Nitekim, 07.06.1976 gün ve 3/4-3 sayılı Yargıtay İçtihadı Birleştirme Kararının gerekçesinde yeralan “Gerekçenin ilgili bilgi ve belgelerin isabetle takdir edildiğini gösterir biçimde geçerli ve yasal olması aranmalıdır. Gerekçenin bu niteliği yasa koyucunun amacına uygun olduğu gibi, kararı aydınlatmak, keyfiliği önlemek ve tarafları tatmin etmek niteliği de tartışma götürmez bir gerçektir.” şeklindeki açıklama ile de aynı ilkeye, vurgu yapılmıştır.

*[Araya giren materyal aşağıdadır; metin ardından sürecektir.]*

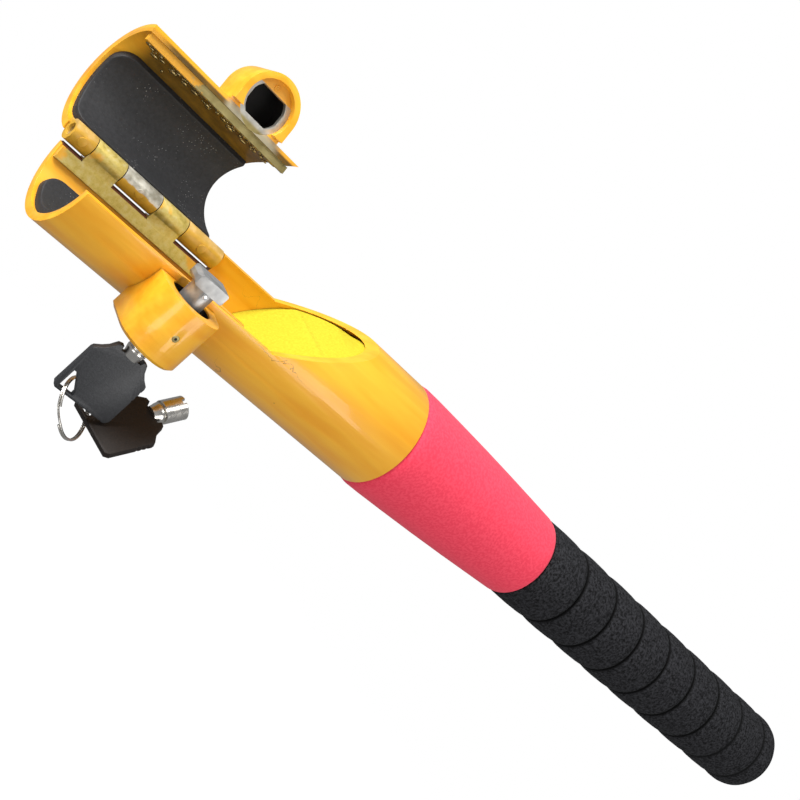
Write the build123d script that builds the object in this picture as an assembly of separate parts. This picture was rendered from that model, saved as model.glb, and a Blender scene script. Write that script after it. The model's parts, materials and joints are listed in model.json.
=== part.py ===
from build123d import *
import math
import os

# Steering wheel lock: a tube whose front half is a hinged jaw, locked by a turning T-bolt.
# All sizes in mm. +X runs from the jaw to the grip, +Z is the normal of the jaw's parting
# plane, +Y is the hinge side. The origin is on the tube axis, midway along the jaw.

# Body tube
TUBE_R = 24.15
TUBE_WALL = 3.0
BORE_R = TUBE_R - TUBE_WALL
JAW_FRONT = -38.0
TUBE_END = 128.5
PARTING_HALF_GAP = 0.25
SCARF_X = 54.0
SCARF_SLOPE = 0.55

# Hinge
HINGE_Y = 23.3
HINGE_Z = 2.25
KNUCKLE_R = 4.2
KNUCKLE_CLEAR_R = 4.65
HINGE_PIN_R = 2.5
HINGE_RUN_FIT = 0.05
UPPER_KNUCKLES = [(-38.8, -29.2), (-14.5, 3.1), (17.4, 35.9)]
LOWER_KNUCKLES = [(-28.8, -14.9), (3.5, 17.0)]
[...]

Bütün mahkemelerin her türlü kararlarının gerekçeli olarak yazılması gerektiğini öngören Anayasanın 141/3. maddesi ve ona koşut bir düzenleme içeren 6100 sayılı HMK.nun 297. (Mülga HUMK.nun 388.) maddesi, işte bu amacı gerçekleştirmeye yöneliktir. Yine HMK.nun 27. maddesinin (HUMK.nun 73.m) 2. bendi “c” bölümünde de hukuki dinlenilme hakkının “Mahkemenin, açıklamaları dikkate alarak değerlendirmesini ve kararların somut ve açık olarak gerekçelendirilmesini” de içerdiği açıklanarak bu husus vurgulanmıştır.
Öte yandan, mahkeme kararlarının taraflar, bazen de ilgili olabilecekleri başka hukuki ihtilaflar yönünden etkili ve bağlayıcı kabul edilebilmeleri, başka bir dava yönünden kesin hüküm, kesin veya güçlü delil oluşturup oluşturamayacağı gibi hukuksal değerlendirmeler de bu kararların yukarıda açıklanan nitelikte bir gerekçeyi içermesiyle mümkündür.

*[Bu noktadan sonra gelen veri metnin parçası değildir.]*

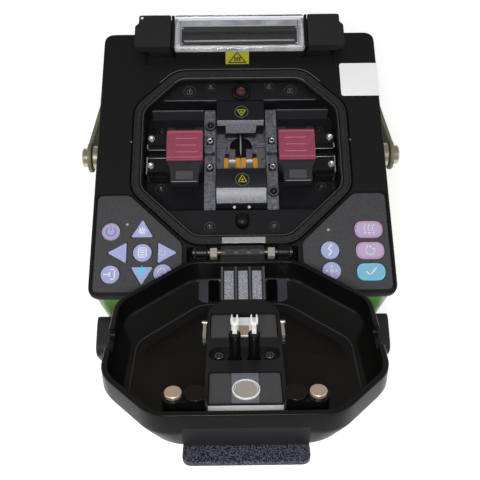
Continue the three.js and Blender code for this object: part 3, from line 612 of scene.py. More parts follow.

Somut olayda ise, yerel mahkemece; kararının gerekçesinde, hükmedilen sonuca nasıl varıldığı konusunda herhangi bir açıklama yapılmamıştır.
Bu bakımdan; yasanın aradığı anlamda gerekçeli bir hüküm mevcut olmaması ve ortada denetlenebilecek gerekçeli bir karar bulunmaması nedeniyle, mahkemece verilen karar usul ve yasaya uygun görülmemiştir.
2-) Bozma nedenine göre, tarafların diğer temyiz itirazlarının incelenmesine şimdilik gerek görülmemiştir.
SONUÇ: Yukarıda birinci bentte açıklanan nedenlerle hükmün HUMK.nun 428. maddesi gereğince taraflar yararına BOZULMASINA, ikinci bentte açıklanan nedenle tarafların diğer temyiz itirazlarının incelenmesine şimdilik yer olmadığına peşin alının temyiz harcının istek halinde temyiz edene iadesine, 6100 sayılı HMK"nun geçici madde 3 atfıyla 1086 sayılı HUMK.nun 440. maddesi gereğince karar düzeltme yolu kapalı olmak üzere, 16.01.2019 gününde oy birliğiyle karar verildi.